Key numbers: oil at 170°C, sticks 10–12 cm long, around 35 minutes from first simmer to first dunk.

What a typical batch looks like

  • Cooked, well‑drained pumpkin purée: about 200 g
  • Plain flour and a spoon of cornflour: roughly 150 g + 30 g
  • Butter: 25 g, just enough for tenderness
  • Water: 250 ml for the panade
  • Eggs: 2 medium, beaten in one at a time
  • White sugar and vanilla sugar: a modest shake
  • Ground cinnamon and a pinch of nutmeg
  • Neutral oil for frying and icing sugar to finish

Costs and timing at a glance

Item Quantity Estimated cost (UK) Notes
Pumpkin 200 g cooked £0.40 From a medium squash or tinned purée
Flour + cornflour 180 g total £0.10 Basic supermarket value lines
Butter 25 g £0.20 Salted or unsalted
Eggs 2 £0.40 Medium free‑range multipack
Sugar and spices To taste £0.15 Pro‑rated cupboard use
Frying oil About 500 ml £0.30 Much is reusable once cooled and strained
Dark chocolate 120 g £1.20 50–60% cocoa melts smoothly
Milk and cream 530 ml total £0.65 Whole milk gives body
Approximate total 6 servings ~£4.40 About 70–75p per person

Prices swing by region and brand, but the outlay stays modest. Timewise, most home cooks can go from raw pumpkin to sugared churros in half an hour, with five more minutes for the hot chocolate.

Flavour tweaks and dietary switches

Spices that sing

Cinnamon and nutmeg set the tone. Cardamom lands a floral lift, star anise brings a gentle liquorice curl, and a pinch of ginger sharpens the edges. Use fresh, fragrant ground spices so a little goes a long way.

Coatings that crunch

Toss straight from the pan in icing sugar with a pinch of cinnamon. For extra texture, swap in golden caster sugar, add crushed praline, or dust with a veil of cocoa for a subtle bitterness that keeps each bite from tipping too sweet.

Gluten‑free and lighter options

Replace wheat flour with a mix of rice flour and finely ground almond for a pleasing snap. Reduce butter slightly or trade half the sugar for mild acacia honey; the pumpkin keeps the crumb tender without losing shape in the oil.
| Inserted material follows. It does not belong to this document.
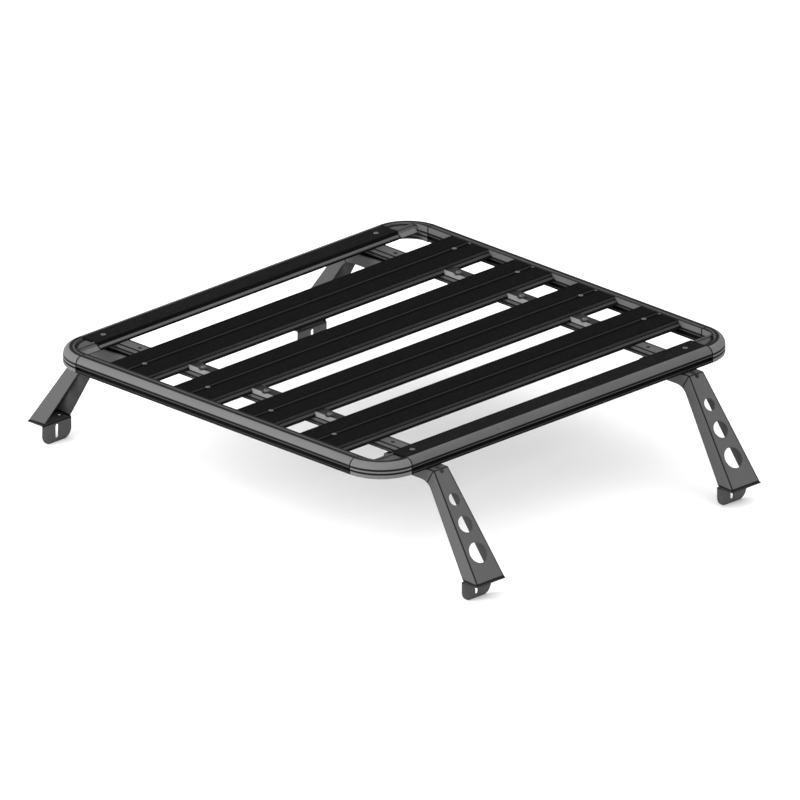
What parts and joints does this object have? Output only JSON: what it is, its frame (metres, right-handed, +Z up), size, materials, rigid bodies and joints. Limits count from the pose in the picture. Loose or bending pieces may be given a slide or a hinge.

Safety and texture troubleshooting

  • Moisture control: squeeze the pumpkin until barely any liquid escapes. Wet purée causes oily, collapsed sticks.
  • Temperature management: aim for 170°C; cooler oil absorbs, hotter oil scorches. A simple thermometer pays for itself.
  • Batch size: fry in small rounds. Overcrowding drops heat and encourages uneven cooking.
  • Piping fix: no nozzle? Spoon dough into a food bag and snip a 1 cm opening; the ridges will be softer but the result stays plush.
  • Vegan route: swap dairy milk for oat milk, butter for a plant spread with at least 70% fat, and use a dark chocolate without milk solids. Replace eggs with 2–3 tablespoons aquafaba plus an extra spoon of cornflour for structure.
  • Oil reuse: cool, strain through paper, and store capped for one or two more fry sessions if it still smells clean.

Serving ideas that feel like an occasion

Dress the plate rather than the table. Pile churros into paper cones, drizzle with melted chocolate, and finish with fresh orange zest. Offer a salted caramel dip, a tart berry coulis, or a light orange‑scented whipped cream. For a fruit note, scatter diced poached pears or pan‑fried apples with a whisper of cinnamon. Toasted hazelnuts bring crunch without fighting the spice.

Make the most of your pumpkin

Leftover purée never goes begging. Fold it into pancake batter, whisk it into custards sweetened with honey and vanilla, or stir into madeleine mix for an amber tone and soft crumb. Freeze purée in ice‑cube trays for the next round of churros, or for quick soups and lattes.

Waste less, cook more: one medium pumpkin can stretch to churros, pancakes and a pan of soup across the week.

A quick plan for busy afternoons

Cook and drain the pumpkin the night before and chill. Measure dry ingredients into a lidded container. After school or work, the dough comes together in minutes, the oil heats while you pipe, and the hot chocolate simmers as you fry. By the time coats are hung, the first sticks are ready to sugar and share.

If you fancy a curveball

Stir a handful of dark chocolate chips through the dough for pockets of melt, or marble a spoon of cocoa into half the batch for a two‑tone plate. Both versions keep the soft centre and turn an ordinary snack into something that feels a touch festive without straying from the budget.

2 thoughts on “Pumpkin churros at 170°C and hot chocolate: can you master this £4, 35-minute autumn treat for six?”

  1. Maxime_illusion

    Tried it tonight—170°C was spot on; crisp outside, soft‑centred middle. New autumn ritual!

  2. Valérie_arcane

    £4 for six including hot chocolate? Are thse prices based on value ranges? In London my dark chocolate alone is £2.50!